Pokemon Go and physical activity

In honor of the New Year, a post about health. 

A team of researchers from Harvard made a brief video that describes their recent publication. The video includes discussion about their hypothesis generation, methodology, and research findings. 

Their research question: Does the game Pokemon Go actually improve the health of users?


How to use this video in your class:

-This is an easily understood research project to share with your RM students. It also goes into detail about the statistics used for analysis.

-And the researchers, from fancy-pants Harvard, aren't afraid of being a bit silly and having fun as researchers. As demonstrated by the below images from the video:

This guy. Seriously. I hope to some day love my data as much as he loves his data.

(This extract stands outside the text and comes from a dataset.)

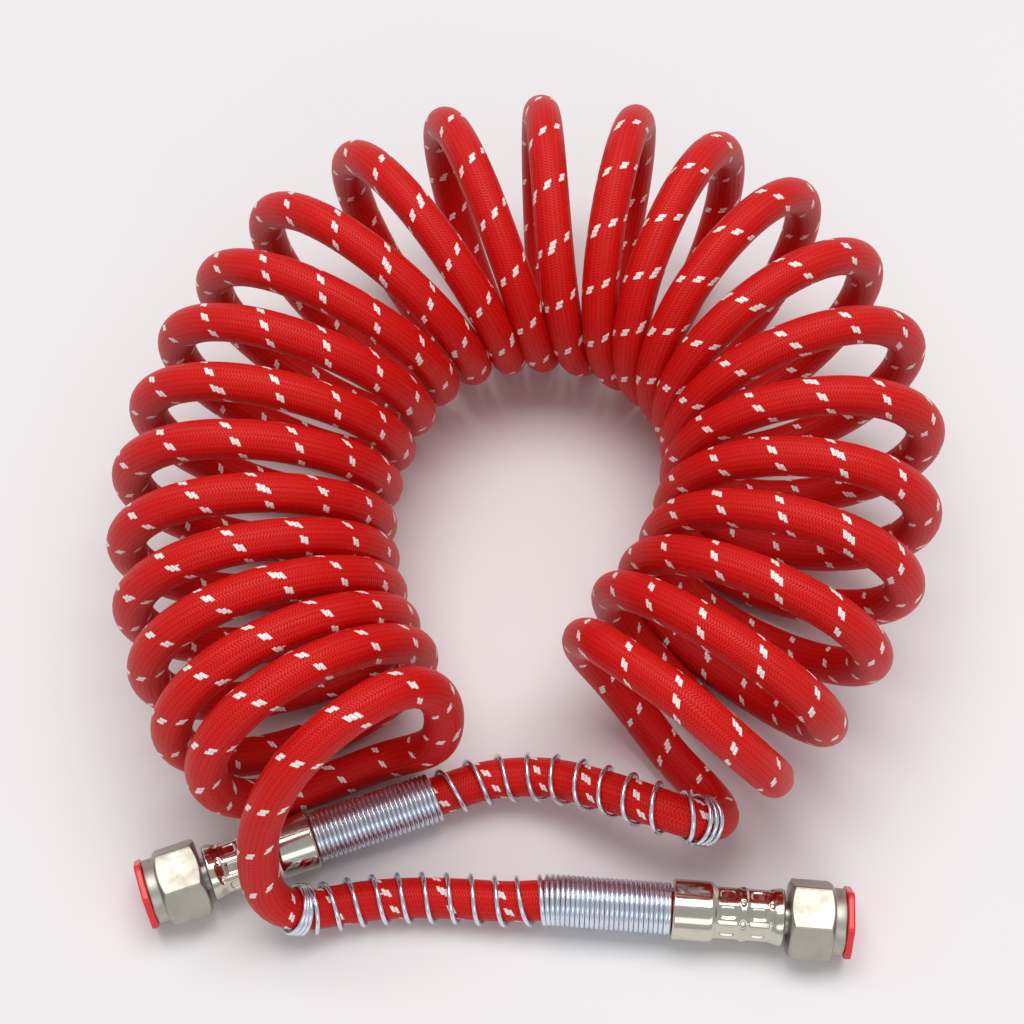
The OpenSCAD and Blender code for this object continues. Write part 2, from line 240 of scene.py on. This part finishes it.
def carried_frames(points):
    """Two sides of the line at each point, carried along without twisting."""
    tangents = np.gradient(points, axis=0)
    tangents /= np.linalg.norm(tangents, axis=1)[:, None]
    start = UP if abs(tangents[0][2]) < 0.9 else np.array([0.0, 1.0, 0.0])
    sides, side = [], start
    for t in tangents:
        side = side - (side @ t) * t
        side = side / np.linalg.norm(side)
        sides.append(side)
    sides = np.array(sides)
    return sides, np.cross(tangents, sides)


# --- Meshes ---------------------------------------------------------------------------
def new_mesh(name, points, faces, material, body):
    mesh = bpy.data.meshes.new(name)
    mesh.from_pydata((np.asarray(points) * MM).tolist(), [], faces)
    mesh.validate()
    mesh.materials.append(material)
    mesh.shade_smooth()
    piece = bpy.data.objects.new(name, mesh)
    bpy.context.scene.collection.objects.link(piece)
    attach(piece, body)
    return piece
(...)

And they made graphs using Pokemon balls


-How do we get our research ideas? Sometimes, from observations about every day living. This research was inspired by the Pokemon Go phenomena. I try to convince my students that many research ideas are the result of genuine curiosity about the world, and I think this does a good job of illustrating it.

-One of the co-authors describes the methodology: How the recruited and chose participants, describe the regression model they used, factored out seasonal differences the could affect how much time people spend outside.

-It is a video.

-Accessible example of quasi-experimental methods to create an a control group and an experimental group.

-You could use this video as the Cliff Notes to accompany the actual research paper. For students who are new to reading source material, this might be a soft step into navigating publications.

-Could be good for human factors or health psychology classes in addition to stats/RM.